Flystrike (maggots)

June 20, 2013

With the warmer weather we have had in the last few weeks, the Vets at Donaldson’s have seen the usual stream of summer conditions presented at the surgery. Today’s column deals with one of the few conditions that turns my stomach (after nearly 18 years in the job, I tend to have quite a strong constitution) so if you are reading this while eating your dinner, I would suggest that you come back to it when you have finished your meal.

On Sunday, we saw an injured stray cat that had a deep skin laceration at his tail head.

The injury had obviously happened a couple of days earlier and the wound had attracted flies that feed on the tissue around the wound then lay their eggs in the open wound. In warm weather, the fly’s eggs will hatch out as maggots within a couple of days.

We call this condition “blow fly strike”.

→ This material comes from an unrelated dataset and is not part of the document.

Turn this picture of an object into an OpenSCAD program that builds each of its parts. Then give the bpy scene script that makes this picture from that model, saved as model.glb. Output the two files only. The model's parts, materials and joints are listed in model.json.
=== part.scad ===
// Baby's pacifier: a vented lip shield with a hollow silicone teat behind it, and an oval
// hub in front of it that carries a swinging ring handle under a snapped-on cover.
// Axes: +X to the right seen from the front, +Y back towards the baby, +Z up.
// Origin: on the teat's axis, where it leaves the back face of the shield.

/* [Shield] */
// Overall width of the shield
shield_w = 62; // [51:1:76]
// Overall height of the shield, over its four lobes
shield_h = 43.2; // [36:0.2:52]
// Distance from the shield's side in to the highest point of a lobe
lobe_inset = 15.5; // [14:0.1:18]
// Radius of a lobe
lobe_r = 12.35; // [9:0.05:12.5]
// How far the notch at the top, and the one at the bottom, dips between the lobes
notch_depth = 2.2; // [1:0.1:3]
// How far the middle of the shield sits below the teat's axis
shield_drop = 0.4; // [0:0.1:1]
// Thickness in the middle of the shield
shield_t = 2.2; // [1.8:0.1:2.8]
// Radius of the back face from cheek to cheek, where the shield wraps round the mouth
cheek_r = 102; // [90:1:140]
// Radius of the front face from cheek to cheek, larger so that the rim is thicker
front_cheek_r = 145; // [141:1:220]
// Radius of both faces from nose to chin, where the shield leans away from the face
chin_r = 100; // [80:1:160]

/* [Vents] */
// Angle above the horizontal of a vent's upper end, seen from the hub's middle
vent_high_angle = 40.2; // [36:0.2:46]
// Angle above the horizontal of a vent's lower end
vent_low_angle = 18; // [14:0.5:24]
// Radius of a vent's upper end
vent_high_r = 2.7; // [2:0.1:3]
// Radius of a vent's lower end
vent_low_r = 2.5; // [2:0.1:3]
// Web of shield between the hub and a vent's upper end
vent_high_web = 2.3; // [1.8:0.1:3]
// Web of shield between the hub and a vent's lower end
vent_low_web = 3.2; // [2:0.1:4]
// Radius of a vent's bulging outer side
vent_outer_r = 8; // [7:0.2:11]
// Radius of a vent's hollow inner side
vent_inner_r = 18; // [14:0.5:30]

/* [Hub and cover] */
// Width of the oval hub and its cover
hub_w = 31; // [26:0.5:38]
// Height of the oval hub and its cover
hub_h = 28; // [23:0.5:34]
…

By the time the stray cat was found, hundreds of maggots had matured and caused extensive damage. Sadly, the decision was taken that the cat should be euthanased to relieve its pain and suffering.

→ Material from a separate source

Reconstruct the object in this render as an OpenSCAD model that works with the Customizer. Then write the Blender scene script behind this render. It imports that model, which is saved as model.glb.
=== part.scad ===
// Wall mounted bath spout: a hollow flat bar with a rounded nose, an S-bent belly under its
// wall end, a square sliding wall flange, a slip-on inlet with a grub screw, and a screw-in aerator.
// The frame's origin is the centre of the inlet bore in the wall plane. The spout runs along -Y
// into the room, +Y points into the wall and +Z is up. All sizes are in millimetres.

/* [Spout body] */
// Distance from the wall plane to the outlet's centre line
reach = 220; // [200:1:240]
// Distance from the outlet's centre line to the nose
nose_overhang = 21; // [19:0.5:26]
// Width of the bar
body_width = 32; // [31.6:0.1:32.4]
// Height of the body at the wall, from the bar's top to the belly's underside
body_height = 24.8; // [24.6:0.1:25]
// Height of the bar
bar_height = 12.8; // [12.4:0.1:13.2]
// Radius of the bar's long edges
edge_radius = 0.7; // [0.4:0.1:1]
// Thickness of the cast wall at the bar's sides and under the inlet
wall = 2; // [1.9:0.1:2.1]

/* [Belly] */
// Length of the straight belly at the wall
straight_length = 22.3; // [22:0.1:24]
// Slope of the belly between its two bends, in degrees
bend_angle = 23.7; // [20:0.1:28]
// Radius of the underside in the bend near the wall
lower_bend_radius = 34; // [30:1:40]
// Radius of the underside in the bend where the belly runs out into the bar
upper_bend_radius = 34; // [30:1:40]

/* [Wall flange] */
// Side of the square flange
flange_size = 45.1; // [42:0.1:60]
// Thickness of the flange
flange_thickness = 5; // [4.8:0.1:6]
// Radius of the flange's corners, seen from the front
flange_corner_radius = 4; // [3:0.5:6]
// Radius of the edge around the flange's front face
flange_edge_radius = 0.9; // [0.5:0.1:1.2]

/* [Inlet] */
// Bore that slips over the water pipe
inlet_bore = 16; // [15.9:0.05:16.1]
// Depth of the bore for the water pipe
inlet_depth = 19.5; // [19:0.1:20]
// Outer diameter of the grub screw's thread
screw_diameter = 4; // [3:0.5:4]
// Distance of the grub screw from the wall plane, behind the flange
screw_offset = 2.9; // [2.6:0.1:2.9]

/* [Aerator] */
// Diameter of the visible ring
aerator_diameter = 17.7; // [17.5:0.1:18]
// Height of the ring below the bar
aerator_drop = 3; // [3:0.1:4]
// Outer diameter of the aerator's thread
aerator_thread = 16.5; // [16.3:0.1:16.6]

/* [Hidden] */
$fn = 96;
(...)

Although this particular cat was stray and, without an owner, the circumstances that lead to the maggot infestation were unavoidable, it is essential that all pet owners are vigilant at this time of the year to avoid blow fly strike.

Flies are attracted to blood and pus so any wounds should have immediate veterinary attention to minimise the risk.

The flies are also attracted to faeces and urine and so it is essential that litter trays and bedding are kept clean and any soiling is immediately dealt with to minimise the risks associated with maggots. This can be a particular problem in rabbits which are not always very good at keeping themselves clean at the back end.

Susceptible rabbits should be cleaned and checked at the back end two or three times per day to ensure that you catch a problem immediately.